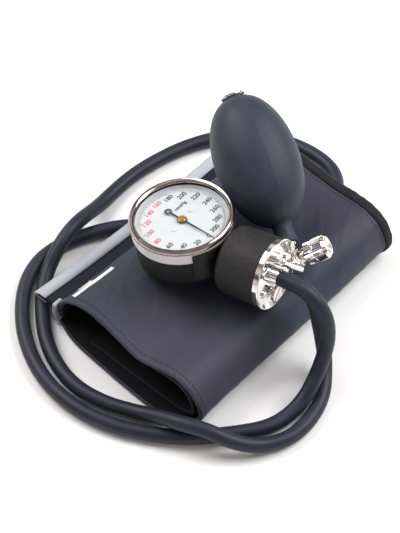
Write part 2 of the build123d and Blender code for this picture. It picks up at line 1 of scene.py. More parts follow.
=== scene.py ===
# %% [markdown]
# # An upper arm blood pressure monitor
# A nylon cuff lies rolled up on the floor. The round gauge rests on it, with its hand
# collar, bleed valve and squeeze bulb, and two rubber hoses loop round both. The metal
# and moulded parts come from the CAD model and keep their shape. Cloth, rubber and dial
# printing are made here, because they are what CAD solids can't show. Numbers are in
# millimetres until they reach a mesh.

# %% The frame
import json
import math

import bpy
import numpy as np
from mathutils import Matrix, Vector, noise


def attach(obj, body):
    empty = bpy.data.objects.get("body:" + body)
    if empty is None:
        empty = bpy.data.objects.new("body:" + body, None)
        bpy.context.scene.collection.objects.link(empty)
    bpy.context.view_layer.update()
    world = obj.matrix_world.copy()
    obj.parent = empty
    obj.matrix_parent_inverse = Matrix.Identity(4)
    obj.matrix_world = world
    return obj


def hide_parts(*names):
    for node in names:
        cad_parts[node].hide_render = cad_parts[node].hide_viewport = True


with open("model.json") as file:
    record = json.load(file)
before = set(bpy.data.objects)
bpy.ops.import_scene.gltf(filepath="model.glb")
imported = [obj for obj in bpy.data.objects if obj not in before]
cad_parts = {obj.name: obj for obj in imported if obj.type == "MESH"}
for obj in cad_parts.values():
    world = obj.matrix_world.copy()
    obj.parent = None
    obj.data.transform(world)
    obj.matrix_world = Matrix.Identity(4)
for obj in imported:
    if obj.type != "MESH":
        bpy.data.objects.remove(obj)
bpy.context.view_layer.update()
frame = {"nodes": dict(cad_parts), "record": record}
MM = 0.001
ROOT = "cuff_and_handpiece"

# %% [markdown]
# ## Camera
# The camera looks down at 52 degrees from the front right. Its axes are written as the
# columns of a rotation matrix, which is plainer than three angles.

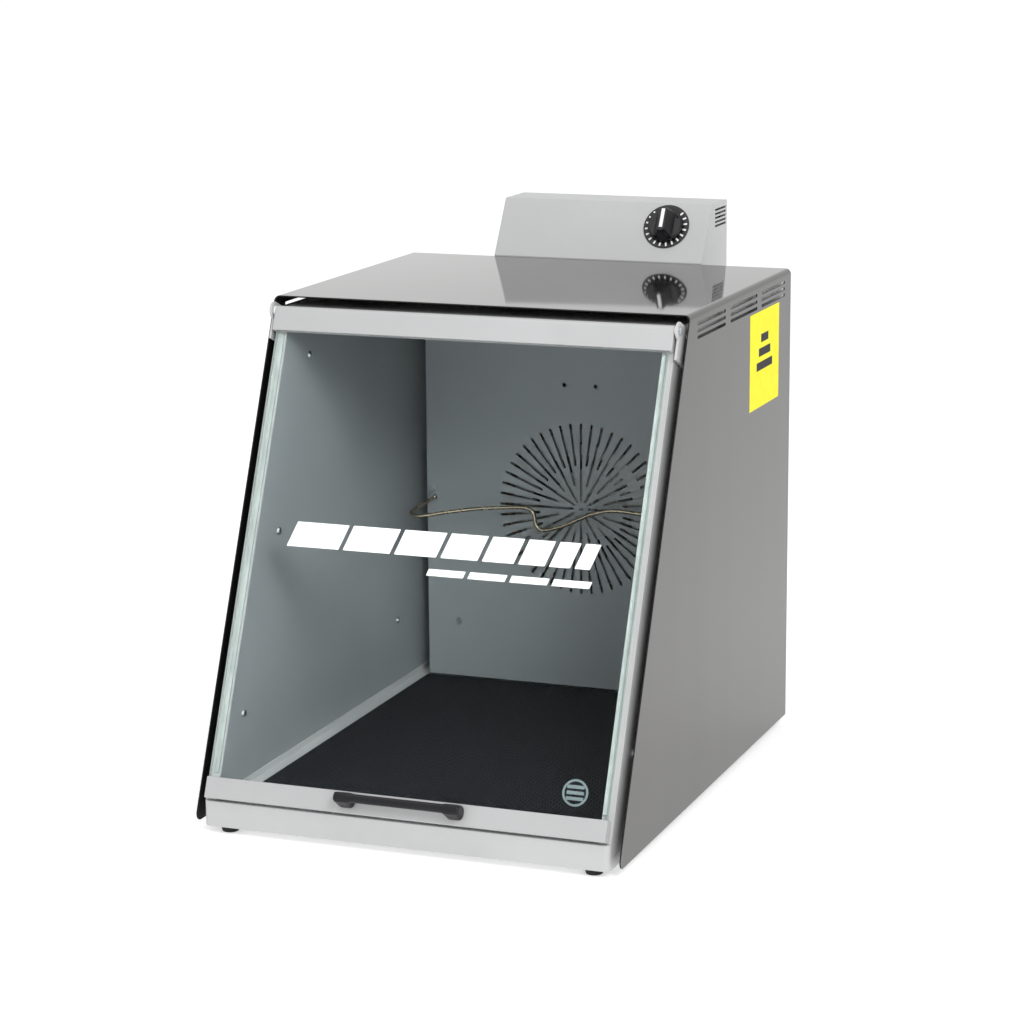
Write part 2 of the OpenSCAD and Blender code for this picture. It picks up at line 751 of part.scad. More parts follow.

== == ==

== GIVEN REQUEST ==
Each line of the material should be echoed exactly.

== RESULT OF THE TASK ==
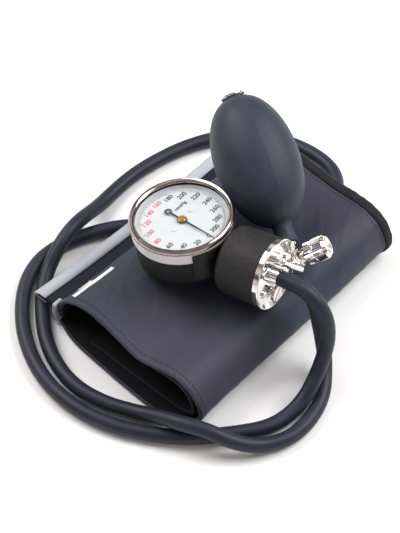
Write part 2 of the build123d and Blender code for this picture. It picks up at line 1 of scene.py. More parts follow.
=== scene.py ===
# %% [markdown]
# # An upper arm blood pressure monitor
# A nylon cuff lies rolled up on the floor. The round gauge rests on it, with its hand
# collar, bleed valve and squeeze bulb, and two rubber hoses loop round both. The metal
# and moulded parts come from the CAD model and keep their shape. Cloth, rubber and dial
# printing are made here, because they are what CAD solids can't show. Numbers are in
# millimetres until they reach a mesh.

# %% The frame
import json
import math

import bpy
import numpy as np
from mathutils import Matrix, Vector, noise


def attach(obj, body):
    empty = bpy.data.objects.get("body:" + body)
    if empty is None:
        empty = bpy.data.objects.new("body:" + body, None)
        bpy.context.scene.collection.objects.link(empty)
    bpy.context.view_layer.update()
    world = obj.matrix_world.copy()
    obj.parent = empty
    obj.matrix_parent_inverse = Matrix.Identity(4)
    obj.matrix_world = world
    return obj


def hide_parts(*names):
    for node in names:
        cad_parts[node].hide_render = cad_parts[node].hide_viewport = True


with open("model.json") as file:
    record = json.load(file)
before = set(bpy.data.objects)
bpy.ops.import_scene.gltf(filepath="model.glb")
imported = [obj for obj in bpy.data.objects if obj not in before]
cad_parts = {obj.name: obj for obj in imported if obj.type == "MESH"}
for obj in cad_parts.values():
    world = obj.matrix_world.copy()
    obj.parent = None
    obj.data.transform(world)
    obj.matrix_world = Matrix.Identity(4)
for obj in imported:
    if obj.type != "MESH":
        bpy.data.objects.remove(obj)
bpy.context.view_layer.update()
frame = {"nodes": dict(cad_parts), "record": record}
MM = 0.001
ROOT = "cuff_and_handpiece"

# %% [markdown]
# ## Camera
# The camera looks down at 52 degrees from the front right. Its axes are written as the
# columns of a rotation matrix, which is plainer than three angles.

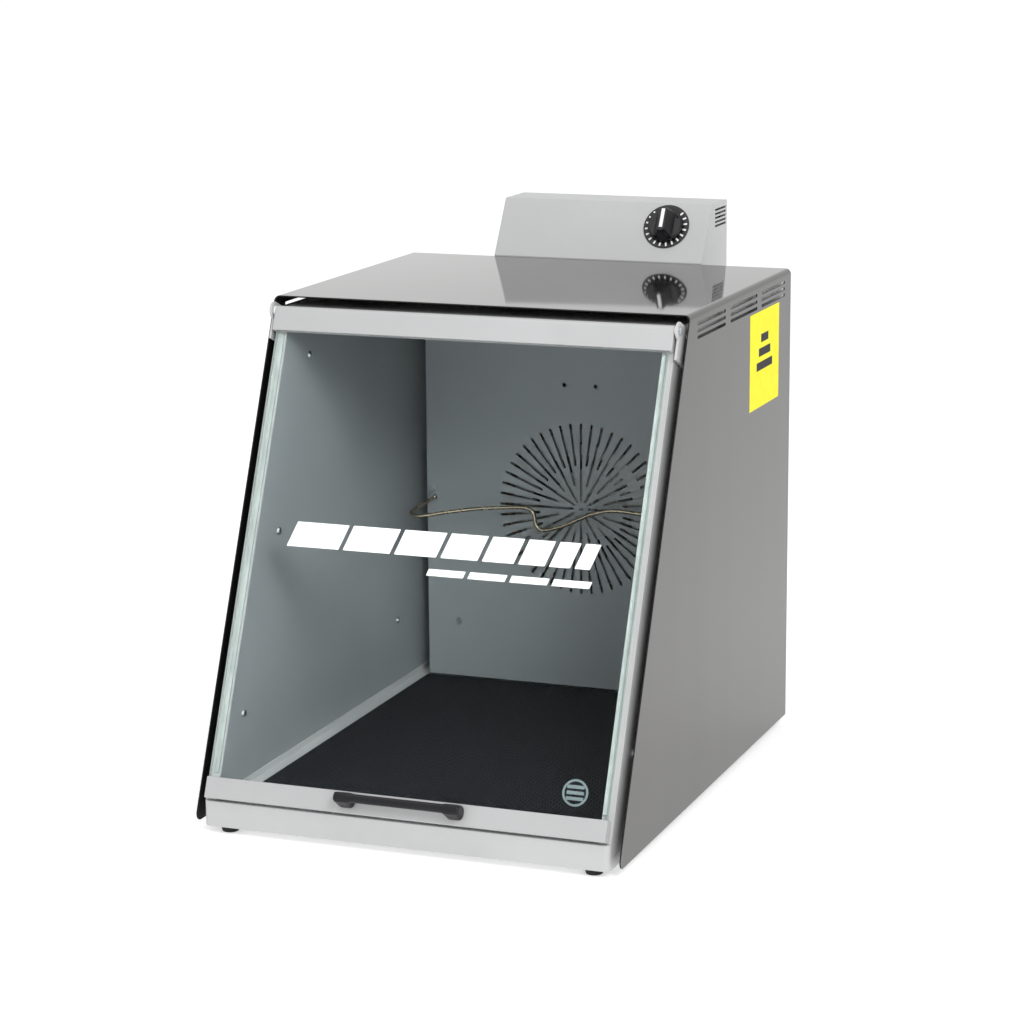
Write part 2 of the OpenSCAD and Blender code for this picture. It picks up at line 751 of part.scad. More parts follow.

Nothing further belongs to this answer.